With the untimely injury to Christopher Nkunku, Lavia could be more relied upon than he may have initially been. There is a current lack of a clear attacking midfielder, and as such Pochettino could utilise a 4-3-3. Lavia’s profiling would perfectly balance out the midfield. Of the three, Lavia excels as a ball-carrier, and ranks in the 76th percentile of midfielders for successful take-ons per 90. It would be harsh to judge his passing statistics, as Lavia joins from a side that finished rock-bottom last season. Despite this, he still averages an 85.7% passing accuracy per 90, and makes 4.01 progressive passes per 90.
In a three, Caicedo would likely sit the deepest, with Lavia able to shuttle box-to-box and Enzo being able to play as an advanced play-maker.

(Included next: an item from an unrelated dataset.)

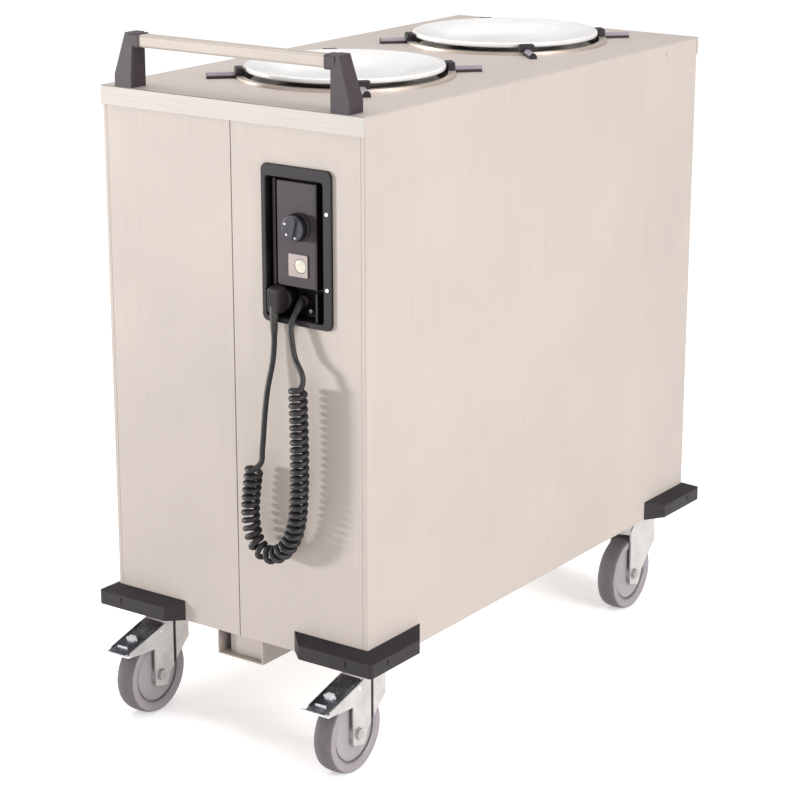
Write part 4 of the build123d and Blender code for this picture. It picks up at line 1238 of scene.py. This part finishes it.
    def button(self, shop: Workshop) -> None:
        """A domed lens."""
        face = self.console_y - 0.0025
        axis = upright(self.button_x, face + 0.009, self.button_z)
        r = self.button_radius
        lens = [(0.0, 0.0), (r, 0.0), (r, 0.0069), (r - 0.0005, 0.0079), (r - 0.0016, 0.0087), (0.0, 0.009)]
        piece = spun(lens, axis, 56).object("lens_button", 50.0, True)
        shop.fit(piece, "button", shop.finishes.lens, ("power_button",))

    def plug(self, shop: Workshop) -> Piece:
        """The plug: contact disc, tapered grip with finger ridges and a beaded relief."""
        finishes = shop.finishes
        back = self.bay_floor_y - 0.0118
        axis = upright(self.plug_x, back, self.plug_z)
        r = self.disc_radius
        disc = [(0.0, 0.0), (r - 0.0012, 0.0), (r, 0.0012), (r, 0.0062), (r - 0.0016, 0.0079), (0.0, 0.0081)]
        shape = spun(disc, axis, 56)
        grip_z = 0.0005
        rows = []
        for depth, width, height, radius in (
            (0.0075, 0.0216, 0.0386, 0.005),
            (0.012, 0.0216, 0.0388, 0.005),
            (0.021, 0.0206, 0.0378, 0.005),
            (0.0255, 0.0192, 0.0362, 0.0055),
            (0.0272, 0.0158, 0.033, 0.0055),
        ):
            rows.append([axis.at(u, v + grip_z, depth) for u, v in rounded(width, height, radius, steps=6)])
        grip = Shaper().loft(rows).tidy()
        neck = level(self.plug_x, self.relief_y, self.plug_z - 0.023)
        for step in range(4):
            seat = upright(self.plug_x + 0.0066 - 0.0044 * step, back - 0.0262, self.plug_z)
            grip.add(Shaper().prism(rounded(0.0012, 0.024, 0.0005), seat, 0.0013).soften(0.0003, 1))
        turned = [
            (0.0, 0.016),
            (0.0058, 0.016),
            (0.006, 0.0145),
            (0.006, 0.0),
            (0.0056, -0.0035),
            (0.0045, -0.0249),
            (0.0, -0.025),
        ]
        relief = spun(turned, neck, 40)
        pin_profile = [(0.0, 0.0), (0.0019, 0.0), (0.0024, 0.0008), (0.0024, 0.0082), (0.0, 0.0082)]
        for side in (-1, 1):
            pin = upright(self.plug_x + side * 0.0095, back + 0.008, self.plug_z)
            shape.add(spun(pin_profile, pin, 20))
        shape.add(grip)
        body = shape.object("mains_plug", 42.0, True)
        shop.fit(body, "cabinet", finishes.plastic, ("plug",))
        shop.fit(relief.object("plug_relief", 42.0), "cabinet", finishes.relief)
        beads = shop.recipes.rings.cook(
            "plug_relief_beads",
            bpy.data.meshes.new("bead_host"),
            Count=6,
            Pitch=-0.0036,
            Radius=0.0054,
            Bead=0.0007,
            Taper=0.035,
            Finish=finishes.relief,
        )
        beads.data.transform(Matrix.Translation((self.plug_x, self.relief_y, self.plug_z - 0.0265)))
        beads.data.update()
        shop.fit(beads, "cabinet")
        return body

    def gland_nut(self, shop: Workshop) -> None:
        """The cord gland: a hexagon, a domed nut and a tapered sleeve on the slanted cord."""
        finishes = shop.finishes
        x, y, z = self.gland
        seat = upright(x, y, z)
        shape = Shaper().prism(ring(0.0092, 6), seat, 0.0045).soften(0.0005, 2)
        dome = [(0.0, 0.004), (0.0082, 0.004), (0.0084, 0.0052)]
        dome += [(0.0078, 0.0074), (0.006, 0.0088), (0.0, 0.009)]
        shape.add(spun(dome, seat, 40))
        shop.fit(shape.object("gland_nut", 40.0, True), "cabinet", finishes.panel_plastic)
        tip = Vector(self.gland_tip)
        way = Vector((0, -1, -1)).normalized()
        across = Vector((1, 0, 0))
        slant = Bench(tip - way * 0.02, across, way.cross(across))
        profile = [(0.0, 0.0), (0.006, 0.0), (0.0058, 0.006), (0.005, 0.0195)]
        profile += [(0.0046, 0.0205), (0.0, 0.0206)]
        sleeve = spun(profile, slant, 36).object("gland_sleeve", 42.0)
        shop.fit(sleeve, "cabinet", finishes.cord, ("cord_gland",))
        screw = upright(self.bay_screw[0], self.bay_floor_y, self.bay_screw[1])
        head = spun([(0.0, 0.0), (0.0032, 0.0), (0.0032, 0.0008), (0.0022, 0.002), (0.0, 0.0023)], screw, 28)
        shop.fit(head.object("bay_screw", 50.0), "cabinet", finishes.chrome)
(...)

The beauty of this, however, is their interchangeability.
Once again provided by fbref.com, Lavia’s defensive statistics are also very good. We also know that Enzo is more than capable of being the deepest midfielder, able to dictate the tempo from deep but also carry out his defensive duties. Depending on the flow of the game, the dynamics of this three have the potential to be unpredictable for the opposition, with all players comfortable to play in any role. Arguably, only Enzo’s role could be off limits, so the Argentine sitting deeper would likely reduce creativity. The possibility for Lavia to play in a three is also beneficial, allowing him to be eased in at a young age with less responsibility than as a pivot player.
There are some potential drawbacks to the overhaul. The squad has a lack of experience in the midfield, so there may be issues in big games or high-stake situations (albeit hypothetical). Personnel at the club may also suffer. Home-grown Gallagher may be sacrificed, which would be harsh given his improvement and love for the club. Ugochukwu will also likely be loaned due to squad numbers. Casadei has already gone on loan, and adds to a long list of midfielders. With them all being relatively young and on long contracts, will they ever all be able to coexist in a squad?
However, the revamp can be deemed as successful and necessary. The club lost a large amount of personnel there, and as such they have more than replenished their stock. They have rejuvenated a position which has been overrun by players that don’t really suit each other, and has been dysfunctional since the days of Conte’s reign. The lack of a defensive-minded midfielder has hurt Chelsea for a long time, with no real cover in front of a defence. This is now no longer an issue, with fresh legs giving energy to the midfield, and certainly providing greater technical quality. It is also now an area of the pitch that is much better profiled. There is a clear plan in mind for players to suit a system and each other.